Sedan circa 1910 (MNHS)
The village of Sedan was originally called "Fowlds", after James Fowlds, an early settler, but in 1893 the name was changed to Sedan, purportedly for Sedan, France and the battle fought there in the Franco-Prussian war of 1870. Seems far-fetched, but I found it on the internet.

Farwell was a stop on the "Soo Line" in 1886, platted as a village in 1887 and incorporated in 1905 with businesses including a hardware, general store and a hotel. The name possibly stems from the Norwegian word "farvel" which translates to "farewell" in English. Seems far-fetched, but I found it on the internet.

Originally Chippewa Falls, the name was changed to Terrace to avoid confusion with Chippewa Falls, Wisconsin. The name presumably stems from the terrain of Chippewa Falls township. It was the site of a sawmill in 1871 and as a rare example of a town developing around a mill.

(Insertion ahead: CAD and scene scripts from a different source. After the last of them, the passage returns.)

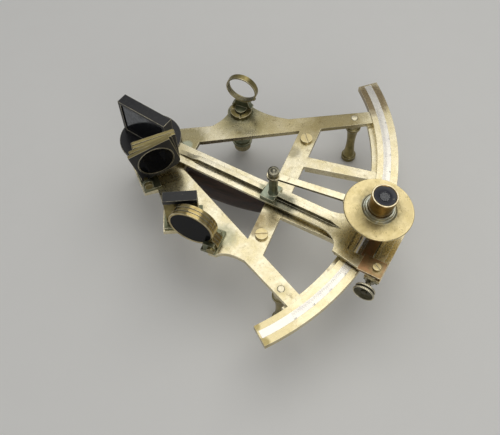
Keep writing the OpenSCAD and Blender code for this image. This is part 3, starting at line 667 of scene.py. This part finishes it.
class SEXTANT_OT_stage(bpy.types.Operator):
    """Sets the table, the soft lamps and the camera"""
    bl_idname = "sextant.stage"
    bl_label = "Stage"

    def execute(self, context):
        scene = context.scene
        sizes = scene.sextant_sizes
        clear()
        bpy.ops.mesh.primitive_plane_add(size=TABLE_SIZE, location=(0, 0, 0))
        table = context.object
        table.name = "table"
        material, tree, shader, place = fresh("pale_matt_table", Roughness=0.8)
        grain = add(tree, "TexNoise", {"Vector": place, "Scale": 1000 / 25, "Detail": 4.0})
        tone = add(tree, "MapRange", {VALUE: grain.outputs[0], TO_LOW: 0.0, TO_HIGH: 0.06})
        mix = add(tree, "Mix", {SHARE: tone.outputs[0], UNDER: paint("table"),
                                OVER: paint("#d0cdc7")}, data_type='RGBA')
        tree.links.new(mix.outputs[2], shader.inputs["Base Color"])
        table.data.materials.append(material)

        world = bpy.data.worlds.new("soft_room")
        scene.world = world
        world.use_nodes = True
        room = world.node_tree.nodes["Background"]
        room.inputs["Color"].default_value = paint(ROOM_COLOUR)
        room.inputs["Strength"].default_value = ROOM_STRENGTH

        for (name, way, far, side, twist, shift), power in zip(PANELS, (sizes.sky, sizes.fill)):
            way = Vector(way)
            clear()
            bpy.ops.object.light_add(type='AREA')
            lamp = context.object
            lamp.name = name
            lamp.matrix_world = (Matrix.Translation(PANEL_AIM + way.normalized() * far)
                                 @ way.to_track_quat('Z', 'Y').to_matrix().to_4x4()
                                 @ turn(twist, 'Z') @ Matrix.Translation(shift))
            lamp.data.size = side
            lamp.data.energy = power
            lamp.data.color = linear(PANEL_COLOUR)

        clear()
        bpy.ops.object.camera_add(location=PIVOT + CAMERA_PLACE * MM)
        camera = context.object
        camera.name = "camera"
        right = CAMERA_RIGHT.normalized()
        back = -CAMERA_WAY.normalized()
        up = back.cross(right).normalized()
        camera.rotation_euler = Matrix((right, up, back)).transposed().to_euler()
        camera.data.lens = CAMERA_LENS
        camera.data.sensor_width = 36
        camera.data.clip_start = 0.01
        scene.camera = camera
        scene.view_settings.view_transform = 'Standard'
        return {'FINISHED'}


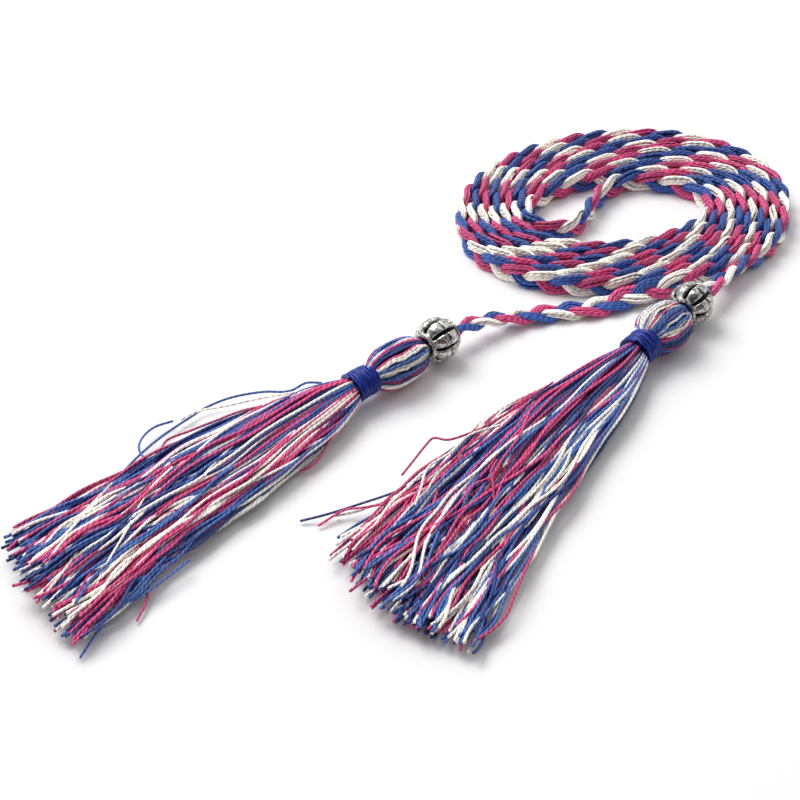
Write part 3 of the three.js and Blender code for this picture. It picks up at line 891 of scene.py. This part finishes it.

Terrace is listed on the National Registry of Historic Sites as the Terrace Mill Historic District .

Villard was established in 1883 and named for Henry Villard, president of the Northern Pacific Railway at the time.

Westport & Grove Lake are too far east to be in Pope County.

Martin Heggestad promised me that he would take me to the metropolis of New Prairie one day and I would be astonished. Never got there tho. It's still on my bucket list.

The most notable landmark in Pope County is Lake Minnewaska: "minne=Water, waska=Good". However, the original Indian name for the lake translated to "Dish Lake", reflecting its basin-like quality. Opinions differ on which side of the lake is more beautiful and whose residents are nicer or more intelligent. Lake Minnewaska's name was changed to White Bear Lake when the Chief was buried on an Indian Mound on the lake's north shore and then to Lake Whipple - after Bishop Whipple of Faribault - and happily back to Minnewaska in 1883 by legislative decree.